CCTV and anti-social behaviour

CCTV has proved to be a highly effective tool in discouraging anti-social behaviour. CCTV can sometimes be used in court as evidence to prove someone was in a certain place or that they committed an offence.

CCTV can also help to improve community safety and prevent undesirable behaviour, because people know their actions are being recorded.

However, the use of CCTV needs to be balanced against the rights of individuals under the Human Rights Act 1998 and Data Protection Act 1998 (DPA). Use by public authorities is dealt with on a regional basis below.

Private individuals using CCTV to protect their homes from crime and anti-social behaviour must comply with the DPA. The European Court of Justice in a case from the Czech Republic (Rynes) held that the Data Protection Directive (on which the UK DPA is based) applied where a person installed CCTV on their house which also monitored the public footpath outside their house to protect their family from crime. The householder passed the recording to the police who prosecuted persons caught on camera on the footpath using a catapult to break a window of the house. Such recording by a private individual did not come within the exception in the Directive for video surveillance carried out for public security, defence, national security or in the course of state activities relating to the area of criminal law. It also did not fall within the exemption for processing data for household or personal use.

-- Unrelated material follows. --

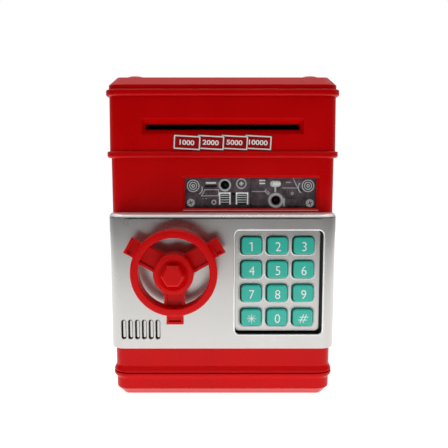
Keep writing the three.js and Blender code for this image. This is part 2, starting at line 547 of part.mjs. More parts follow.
const door = new THREE.Group();
door.add(
  piece('door_shell', doorShell(), looks.silverPlastic()),
  piece('door_back_cover', doorBackCover(), looks.blackPlastic()),
  piece('keypad_mat', keypadMat(), looks.greyRubber()),
  piece('keypad_board', keypadBoard(), looks.circuitBoard()),
  piece('lock_solenoid', solenoid(), looks.steel()),
  piece('lock_plunger', plunger(), looks.steel()),
);
for (const [end, z] of Object.entries(HINGE_HEIGHTS)) {
  door.add(at(HINGE.x, HINGE.y, z,
    piece(`hinge_pin_${end}`, rodZ(0, 0, HINGE.pin, -8, 8, 8), looks.steel())));
}
DOOR_SCREWS.forEach(([x, z], i) => {
  const made = piece(`door_screw_${i + 1}`, screw(2.2, 1, 0.9, 6), looks.steel());
  made.rotation.x = Math.PI / 2;
  door.add(at(x, coverBack + GAP + 1, z, made));
});
KEY_NAMES.forEach((name, i) => {
  const [x, z] = [KEY_COLUMNS[i % 3], KEY_ROWS[Math.floor(i / 3)]];
  door.add(at(x, (KEY.front + KEY.back) / 2, z, piece(`key_${name}`, keyCap(), looks.tealPlastic())));
});
const boss = piece('hub_cap', hubCap(), looks.redPlastic());
boss.rotation.y = Math.PI / 6; // two of the hexagon's points lie level with its centre
door.add(at(WHEEL.x, 0, WHEEL.z,
  piece('handwheel', handwheel(), looks.redPlastic()),
  boss,
  piece('wheel_shaft', wheelShaft(), looks.steel()),
  piece('latch_arm', latchArm(), looks.steel())));
bank.add(door);

bank.add(
  piece('feeder_frame', feederFrame(), looks.blackPlastic()),
  piece('bill_guide_upper', upperGuide(), looks.blackPlastic()),
  at(0, FEED.y, FEED.z,
    piece('feed_shaft', rodX(0, 0, FEED.shaft, -FRAME.outer - 2, GEAR.right + 1, 10), looks.steel()),
    piece('feed_roller_left', roller(FEED.roller, FEED.shaft, -FEED.rollerX), looks.rubber()),
    piece('feed_roller_right', roller(FEED.roller, FEED.shaft, FEED.rollerX), looks.rubber()),
    piece('feed_gear', gear(GEAR.driven).subtract(rodX(0, 0, FEED.shaft + GAP, 40, 60, 10)),
      looks.nylon())),
  at(0, FEED.y, PINCH.z,
    piece('pinch_shaft', rodX(0, 0, PINCH.shaft, -FRAME.outer - 0.4, FRAME.outer + 0.4, 10), looks.steel()),
    piece('pinch_roller_left', roller(PINCH.roller, PINCH.shaft, -FEED.rollerX), looks.rubber()),
    piece('pinch_roller_right', roller(PINCH.roller, PINCH.shaft, FEED.rollerX), looks.rubber())),
  at(0, FEED.y, MOTOR.z,
    piece('feed_motor', feedMotor(), looks.steel()),
    piece('motor_pinion', join(gear(GEAR.pinion), rodX(0, 0, 1, 40, GEAR.right + 0.5, 8)),
      looks.nylon())),
);

bank.position.set(0, SET_BACK, SET_UP);

export default bank;
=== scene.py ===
# Looks of the toy cash-machine savings bank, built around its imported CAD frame.
import json
import math

import bmesh
import bpy
from mathutils import Matrix, Vector


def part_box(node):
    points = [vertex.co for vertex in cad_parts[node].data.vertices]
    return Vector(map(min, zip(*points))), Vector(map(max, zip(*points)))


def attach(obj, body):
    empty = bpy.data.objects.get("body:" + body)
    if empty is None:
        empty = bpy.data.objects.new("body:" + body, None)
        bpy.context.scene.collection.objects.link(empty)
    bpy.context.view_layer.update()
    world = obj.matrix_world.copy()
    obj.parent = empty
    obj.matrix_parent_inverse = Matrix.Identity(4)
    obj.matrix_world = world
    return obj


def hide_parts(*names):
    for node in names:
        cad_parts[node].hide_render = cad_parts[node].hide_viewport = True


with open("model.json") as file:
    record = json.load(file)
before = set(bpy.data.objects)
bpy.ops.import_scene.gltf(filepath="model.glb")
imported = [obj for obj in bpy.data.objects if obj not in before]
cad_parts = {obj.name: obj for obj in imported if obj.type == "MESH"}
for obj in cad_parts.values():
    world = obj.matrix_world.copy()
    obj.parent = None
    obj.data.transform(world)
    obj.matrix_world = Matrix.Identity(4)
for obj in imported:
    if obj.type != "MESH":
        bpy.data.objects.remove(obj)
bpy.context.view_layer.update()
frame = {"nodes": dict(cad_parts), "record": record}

# Lengths below are millimetres: +Z up, -Y to the user, +X to the user's right. They are measured from a
# point 44 mm behind the door's face and 32.2 mm under the door, SHIFT away from the CAD frame's origin.
MM = 0.001
SHIFT = Vector((0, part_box("door_shell")[0].y / MM + 44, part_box("door_shell")[0].z / MM - 32.2))


def place_of(node):
    """A CAD node's lowest and highest corners."""
    low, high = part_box(node)
    return low / MM - SHIFT, high / MM - SHIFT


# ---------------------------------------------------------------- outlines and profiles
def rounded(a0, a1, b0, b1, radius, steps=6):
    """A rounded rectangle's points, anticlockwise, the same number for any size."""
    points = []
    centres = ((a1, b1), (a0, b1), (a0, b0), (a1, b0))
    signs = ((-1, -1), (1, -1), (1, 1), (-1, 1))
    for quarter, ((a, b), (sa, sb)) in enumerate(zip(centres, signs)):
        for i in range(steps + 1):
            angle = (quarter + i / steps) * math.pi / 2
            across, up = math.cos(angle), math.sin(angle)
            points.append((a + sa * radius + radius * across, b + sb * radius + radius * up))
    return points


def circle(a, b, radius, count=48):
    turns = [2 * math.pi * i / count for i in range(count)]
    return [(a + radius * math.cos(t), b + radius * math.sin(t)) for t in turns]


def filleted(corners, steps=4):
    """A line through (a, b, radius) corners, with every inner corner rounded by its own radius."""
    line = [corners[0][:2]]
    for before, (a, b, radius), after in zip(corners, corners[1:], corners[2:]):
        corner, start, end = Vector((a, b)), Vector(before[:2]), Vector(after[:2])
        if radius == 0:
            line.append((a, b))
            continue
        to_start, to_end = (start - corner), (end - corner)
        half = to_start.angle(to_end) / 2
        reach = min(radius / math.tan(half), 0.49 * to_start.length, 0.49 * to_end.length)
        radius = reach * math.tan(half)
        u, v = to_start.normalized(), to_end.normalized()
        centre = corner + (u + v).normalized() * (radius / math.sin(half))
        first, last = corner + u * reach - centre, corner + v * reach - centre
        turn = first.angle_signed(last)
        for i in range(steps + 1):
            spoke = first.copy()
            spoke.rotate(Matrix.Rotation(-turn * i / steps, 2))
            line.append(tuple(centre + spoke))
    line.append(corners[-1][:2])
    return line


# ---------------------------------------------------------------- meshes
def mesh_object(name, points, faces, material):
    mesh = bpy.data.meshes.new(name)
    mesh.from_pydata([(Vector(p) + SHIFT) * MM for p in points], [], faces)
    work = bmesh.new()
    work.from_mesh(mesh)
    bmesh.ops.remove_doubles(work, verts=work.verts, dist=1e-7)
    bmesh.ops.recalc_face_normals(work, faces=work.faces)
    work.to_mesh(mesh)
    work.free()
    mesh.materials.append(material)
    obj = bpy.data.objects.new(name, mesh)
    bpy.context.scene.collection.objects.link(obj)
    return obj


def loft(name, rings, material, closed=False):
    """A skin through rings of equal length. A closed one joins its last ring to its first."""
    count = len(rings[0])
    faces = []
    for i in range(len(rings) if closed else len(rings) - 1):
        a, b = i * count, (i + 1) % len(rings) * count
        faces += [(a + k, a + (k + 1) % count, b + (k + 1) % count, b + k) for k in range(count)]
    if not closed:
        faces.append(tuple(reversed(range(count))))
        faces.append(tuple(range((len(rings) - 1) * count, len(rings) * count)))
    return mesh_object(name, [p for ring in rings for p in ring], faces, material)


def along_y(name, outline, y0, y1, material, edge=0.0, grow=None):
    """A prism along Y of an outline in x and z. With an edge, its front edge is rounded by that much, and
    grow(d) gives the outline d outside it."""
    if edge == 0:
        rings = [[(x, y, z) for x, z in outline] for y in (y0, y1)]
        return loft(name, rings, material)
    rings, steps = [], 4
    for i in range(steps + 1):
        angle = i / steps * math.pi / 2
        shrink = edge * (1 - math.sin(angle))
        rings.append([(x, y0 + edge * (1 - math.cos(angle)), z) for x, z in grow(-shrink)])
    rings.append([(x, y1, z) for x, z in grow(0)])
    return loft(name, rings, material)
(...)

The owner of the camera was a data controller and had breached the rights of the persons on the public footpath that he had recorded as he did not have their consent to do so and had not notified them he was filming them.

Scotland

The Scottish Government has its own CCTV Strategy for Scotland that outlines the principles to be followed by operators of public space CCTV systems in Scotland. The principles aim to ensure that these systems are operated fairly and lawfully and comply with the Data Protection Act.